For Japan, the Recruit scandal is raising profound questions
about kinken-seiji, or money politics, and the way Japan conducts
its public business. On one level the issue is simple bribery.
Recruit's mercurial founder, Hiromasa Ezoe, 52, nine other
businessmen and three officials of the Labor and Education
ministries have been arrested for alleged bribery or violation of
securities law (so far no charges have been filed against any
elected politician). But on another level the question is whether
Japanese politics is so blatantly suffused with the passing of cash
that it is practically impossible for officeholders to avoid the
appearance, if not the actual commission, of impropriety. Said
Takako-Doi, chairwoman of the Japan Socialist Party: "The Diet as
well as politicians have lost the trust and confidence of the
public."
The constant stream of fresh disclosures, overshadowed only
briefly by the death and funeral of Emperor Hirohito, has proved
costly for Takeshita. Last week the popularity rating of the
Takeshita Cabinet hovered around 10%, a postwar low. The Prime
Minister's fall from public grace comes only partly from outrage
over Recruit. The Japanese also bitterly resent a new 3% national
consumption tax, part of a reform package that will eventually
reduce taxes. In several recent local elections, these issues have
badly hurt the L.D.P., which has been in power continuously since
the party's formation in 1955. No less partisan an observer than
Shintaro Ishihara, a senior member of the party's right wing,
admits that if elections were held now, "it would be suicide for
the L.D.P."
Recruit was founded as an advertising-sales agency by Ezoe in
1960 with an investment of $2,000. Acting in accordance with his
favorite slogan, "Money Comes First in This World," Ezoe built the
three-man shop into a corporate behemoth, branching into real
estate, supercomputers and restaurant and hotel management as well
as a variety of information services. Stock in the expanding
conglomerate was closely held until October 1986, when shares in
its real estate subsidiary, Recruit Cosmos, were publicly listed
on Tokyo's over-the-counter market. Those shares became a new and
virtually cost-free vehicle for peddling influence.

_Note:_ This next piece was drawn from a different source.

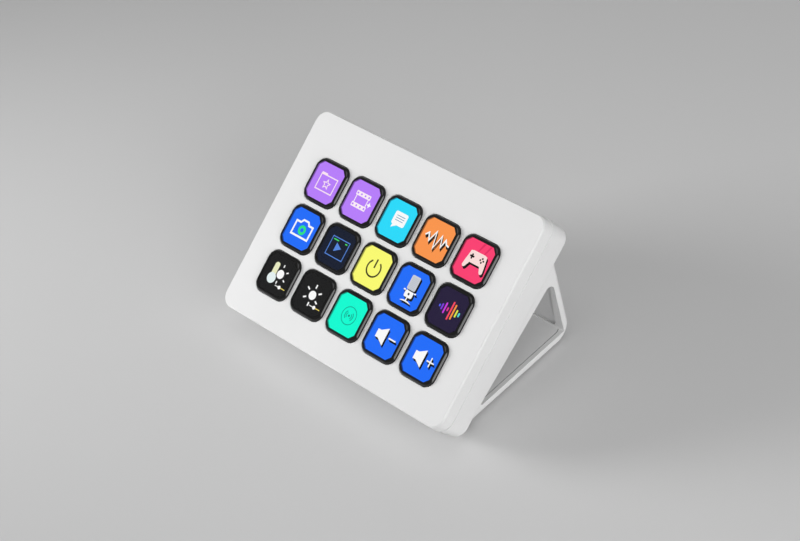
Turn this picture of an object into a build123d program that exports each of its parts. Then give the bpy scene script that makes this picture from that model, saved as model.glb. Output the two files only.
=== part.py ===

For nearly two years before going public, Ezoe and other
Recruit officials commonly offered stock shares at about $20 to
selected individuals, many of them in the Diet and the bureaucracy.

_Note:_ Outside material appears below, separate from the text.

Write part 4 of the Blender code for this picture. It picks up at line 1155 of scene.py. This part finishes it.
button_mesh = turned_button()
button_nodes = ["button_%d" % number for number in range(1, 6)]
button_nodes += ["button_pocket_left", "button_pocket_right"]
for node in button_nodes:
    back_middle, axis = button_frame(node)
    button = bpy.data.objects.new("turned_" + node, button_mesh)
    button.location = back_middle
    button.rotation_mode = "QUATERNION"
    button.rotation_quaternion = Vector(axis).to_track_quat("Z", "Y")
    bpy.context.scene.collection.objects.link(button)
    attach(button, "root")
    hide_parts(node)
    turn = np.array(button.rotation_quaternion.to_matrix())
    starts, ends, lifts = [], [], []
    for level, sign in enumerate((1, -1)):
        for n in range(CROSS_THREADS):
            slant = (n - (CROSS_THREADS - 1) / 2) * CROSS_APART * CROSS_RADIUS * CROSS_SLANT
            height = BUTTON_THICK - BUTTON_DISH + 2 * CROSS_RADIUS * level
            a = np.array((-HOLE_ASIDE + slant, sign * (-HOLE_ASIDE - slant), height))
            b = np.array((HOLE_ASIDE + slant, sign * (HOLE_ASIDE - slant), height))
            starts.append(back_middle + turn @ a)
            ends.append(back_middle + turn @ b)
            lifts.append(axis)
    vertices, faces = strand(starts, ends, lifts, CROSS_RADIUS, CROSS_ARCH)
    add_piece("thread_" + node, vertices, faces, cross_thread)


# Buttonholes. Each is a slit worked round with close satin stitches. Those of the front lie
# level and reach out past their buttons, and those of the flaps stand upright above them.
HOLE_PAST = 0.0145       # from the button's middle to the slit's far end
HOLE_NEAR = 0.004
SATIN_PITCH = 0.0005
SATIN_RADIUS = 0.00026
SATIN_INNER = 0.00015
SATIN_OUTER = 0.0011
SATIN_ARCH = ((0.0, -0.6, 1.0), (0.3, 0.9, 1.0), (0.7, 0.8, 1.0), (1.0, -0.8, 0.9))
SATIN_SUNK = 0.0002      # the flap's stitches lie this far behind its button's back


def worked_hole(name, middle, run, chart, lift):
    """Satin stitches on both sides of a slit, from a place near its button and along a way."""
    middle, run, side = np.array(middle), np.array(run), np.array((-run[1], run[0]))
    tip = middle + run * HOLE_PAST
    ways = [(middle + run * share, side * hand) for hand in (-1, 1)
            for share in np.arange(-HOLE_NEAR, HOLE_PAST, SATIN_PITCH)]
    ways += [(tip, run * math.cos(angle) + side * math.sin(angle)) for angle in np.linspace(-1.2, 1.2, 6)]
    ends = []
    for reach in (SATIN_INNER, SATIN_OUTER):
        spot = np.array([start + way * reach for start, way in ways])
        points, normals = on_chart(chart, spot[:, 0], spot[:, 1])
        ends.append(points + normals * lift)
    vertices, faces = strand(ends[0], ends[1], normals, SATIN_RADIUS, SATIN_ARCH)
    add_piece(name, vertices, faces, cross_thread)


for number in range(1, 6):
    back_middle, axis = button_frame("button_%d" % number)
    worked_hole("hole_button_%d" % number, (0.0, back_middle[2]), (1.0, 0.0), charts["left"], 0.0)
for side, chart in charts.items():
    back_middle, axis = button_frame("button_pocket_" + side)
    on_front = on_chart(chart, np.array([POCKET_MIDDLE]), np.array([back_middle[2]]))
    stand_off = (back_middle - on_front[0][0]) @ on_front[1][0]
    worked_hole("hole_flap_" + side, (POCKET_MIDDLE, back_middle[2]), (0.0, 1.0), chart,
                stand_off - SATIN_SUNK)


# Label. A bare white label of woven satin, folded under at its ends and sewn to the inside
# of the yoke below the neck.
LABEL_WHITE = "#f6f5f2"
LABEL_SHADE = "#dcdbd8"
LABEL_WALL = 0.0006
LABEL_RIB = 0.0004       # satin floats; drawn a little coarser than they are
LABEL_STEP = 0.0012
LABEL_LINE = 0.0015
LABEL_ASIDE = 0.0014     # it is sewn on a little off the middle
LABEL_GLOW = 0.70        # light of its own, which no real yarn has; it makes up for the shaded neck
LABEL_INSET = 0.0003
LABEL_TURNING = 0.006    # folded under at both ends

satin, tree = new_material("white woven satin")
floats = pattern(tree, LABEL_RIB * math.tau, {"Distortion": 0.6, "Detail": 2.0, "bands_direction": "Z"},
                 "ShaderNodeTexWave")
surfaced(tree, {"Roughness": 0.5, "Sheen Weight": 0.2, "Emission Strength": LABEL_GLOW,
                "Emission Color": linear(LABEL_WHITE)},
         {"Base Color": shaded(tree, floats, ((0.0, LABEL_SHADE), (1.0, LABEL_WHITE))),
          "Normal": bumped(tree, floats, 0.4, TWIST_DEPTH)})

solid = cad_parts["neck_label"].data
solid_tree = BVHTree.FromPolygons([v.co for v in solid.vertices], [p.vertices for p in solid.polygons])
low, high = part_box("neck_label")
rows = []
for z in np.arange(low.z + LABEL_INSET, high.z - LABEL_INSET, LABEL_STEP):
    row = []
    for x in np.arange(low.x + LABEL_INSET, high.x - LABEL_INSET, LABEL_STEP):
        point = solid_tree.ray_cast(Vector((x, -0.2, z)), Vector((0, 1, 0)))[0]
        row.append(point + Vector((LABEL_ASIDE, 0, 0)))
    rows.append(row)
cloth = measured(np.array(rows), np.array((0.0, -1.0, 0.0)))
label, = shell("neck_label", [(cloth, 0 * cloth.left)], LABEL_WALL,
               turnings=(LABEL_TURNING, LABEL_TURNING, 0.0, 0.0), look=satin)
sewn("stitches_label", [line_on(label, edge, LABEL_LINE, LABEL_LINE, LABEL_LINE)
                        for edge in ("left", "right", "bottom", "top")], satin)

Once the stock started trading on the open market and soared in
value, many of the recipients sold their shares, reaping hefty
profits. Frequently, the transactions were recorded in the names
of aides or relatives.
Aides and relatives of Takeshita and his predecessor, former
Prime Minister Yasuhiro Nakasone, are known to have purchased
shares of Recruit Cosmos -- 12,000 and 29,000 respectively. Both
men deny personal involvement. Those transactions, Takeshita
declared last week, were "their personal dealings, not mine."
What's wrong in all this? In Japan distributing stock before
a firm goes public is not illegal; in fact, many newly formed
companies routinely ask banks and other firms to purchase a portion
of their unlisted stock before the public sale to prevent market
volatility once it is trading. But prosecutors in the Recruit case
intend to prove that the offers in many cases constituted bribes
in exchange for anticipated political and business favors. If the
prosecutors find evidence of a political quid pro quo, recipients
could be charged with accepting bribes.
While Takeshita maintains that he did not profit from stock
deals, he did finally acknowledge receiving from Recruit sizable
gifts in other forms. The Prime Minister conceded that in 1986 and
1987 the company donated $259,000 to his political organizations.

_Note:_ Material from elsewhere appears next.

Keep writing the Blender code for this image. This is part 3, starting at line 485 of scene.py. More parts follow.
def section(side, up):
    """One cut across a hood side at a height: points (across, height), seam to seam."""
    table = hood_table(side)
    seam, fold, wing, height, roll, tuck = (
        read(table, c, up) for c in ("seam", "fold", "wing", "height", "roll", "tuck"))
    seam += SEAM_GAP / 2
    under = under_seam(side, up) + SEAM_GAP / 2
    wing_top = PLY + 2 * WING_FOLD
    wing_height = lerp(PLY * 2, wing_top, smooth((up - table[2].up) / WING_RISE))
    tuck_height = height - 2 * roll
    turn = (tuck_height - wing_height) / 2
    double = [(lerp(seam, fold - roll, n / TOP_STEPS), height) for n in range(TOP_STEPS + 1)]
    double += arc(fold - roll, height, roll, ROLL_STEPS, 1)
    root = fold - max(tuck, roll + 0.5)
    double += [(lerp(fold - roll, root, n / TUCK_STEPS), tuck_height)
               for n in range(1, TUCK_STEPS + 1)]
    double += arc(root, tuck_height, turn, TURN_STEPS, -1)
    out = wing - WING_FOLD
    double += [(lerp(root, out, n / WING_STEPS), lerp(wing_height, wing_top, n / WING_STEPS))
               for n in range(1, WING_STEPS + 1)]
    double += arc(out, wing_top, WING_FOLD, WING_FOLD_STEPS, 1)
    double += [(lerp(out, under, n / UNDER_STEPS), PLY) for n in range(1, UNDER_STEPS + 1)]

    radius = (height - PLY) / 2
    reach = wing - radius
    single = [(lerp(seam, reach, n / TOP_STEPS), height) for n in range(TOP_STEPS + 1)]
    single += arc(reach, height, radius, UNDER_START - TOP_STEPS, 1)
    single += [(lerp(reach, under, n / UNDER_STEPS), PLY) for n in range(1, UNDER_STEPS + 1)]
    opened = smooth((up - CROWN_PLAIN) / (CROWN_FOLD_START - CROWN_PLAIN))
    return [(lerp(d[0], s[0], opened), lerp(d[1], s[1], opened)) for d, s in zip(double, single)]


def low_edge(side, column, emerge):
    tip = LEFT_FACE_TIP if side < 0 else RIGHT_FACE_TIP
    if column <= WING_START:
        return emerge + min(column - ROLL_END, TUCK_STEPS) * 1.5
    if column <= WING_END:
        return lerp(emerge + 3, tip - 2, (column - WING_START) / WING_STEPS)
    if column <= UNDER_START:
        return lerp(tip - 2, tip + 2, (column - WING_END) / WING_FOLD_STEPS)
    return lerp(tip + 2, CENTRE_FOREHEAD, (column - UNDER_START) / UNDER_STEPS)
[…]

He also admitted that Recruit bought more than $570,000 worth of
tickets to two fund-raisers held for him in Tokyo and Iwate
prefecture in May 1987. Such contributions are not illegal, but
these may have exceeded legal limits imposed after the Tanaka
scandal.
Japan is no different from other industrialized countries in
permitting individual and corporate contributions to politicians,
parties and causes. But the amounts allowed in Japanese politics
are large by any measure, and the system has long tentacles.
Takeshita, like other L.D.P. faction leaders, used the huge sums
he raised to aid the political careers of lower-ranking members in
his faction.
Diet members of all ranks, moreover, are routinely expected to
ante up for their constituents at weddings, funerals and other
rites of passage. A survey of 89 Diet members by the daily Asahi
Shimbun showed that each spent about $4,200 a month on an average
of seven weddings and 27 funerals. Thus, despite the call by
Takeshita and others for campaign-financing reform, University of
Tokyo political scientist Takashi Inoguchi remains pessimistic.
Says he: "How can we carry out reforms when even the voters are
getting money?"
Reforming the system could take a very long time. More
immediately, Takeshita is eager just to get the Recruit scandal
behind him. For one thing, the Diet's opposition forces are holding
hostage the nation's budget, which should have been in place April
1. They refuse to debate it until the L.D.P. agrees to allow
Nakasone to testify under oath about his role in the Recruit
affair. For another, Takeshita must set a date for elections to
the Diet's upper house by Aug. 13, and in the poisonous atmosphere
created by Recruit, the L.D.P.'s chances of winning the 54 seats
it needs to retain a majority are less than certain. Finally,
Takeshita's own lease on party and government office comes due in
October, and he wants to reclaim it for another two-year term.
Should he fail to do so, the Recruit fiasco could be the reason.
April may yet prove the cruelest month for Noboru Takeshita.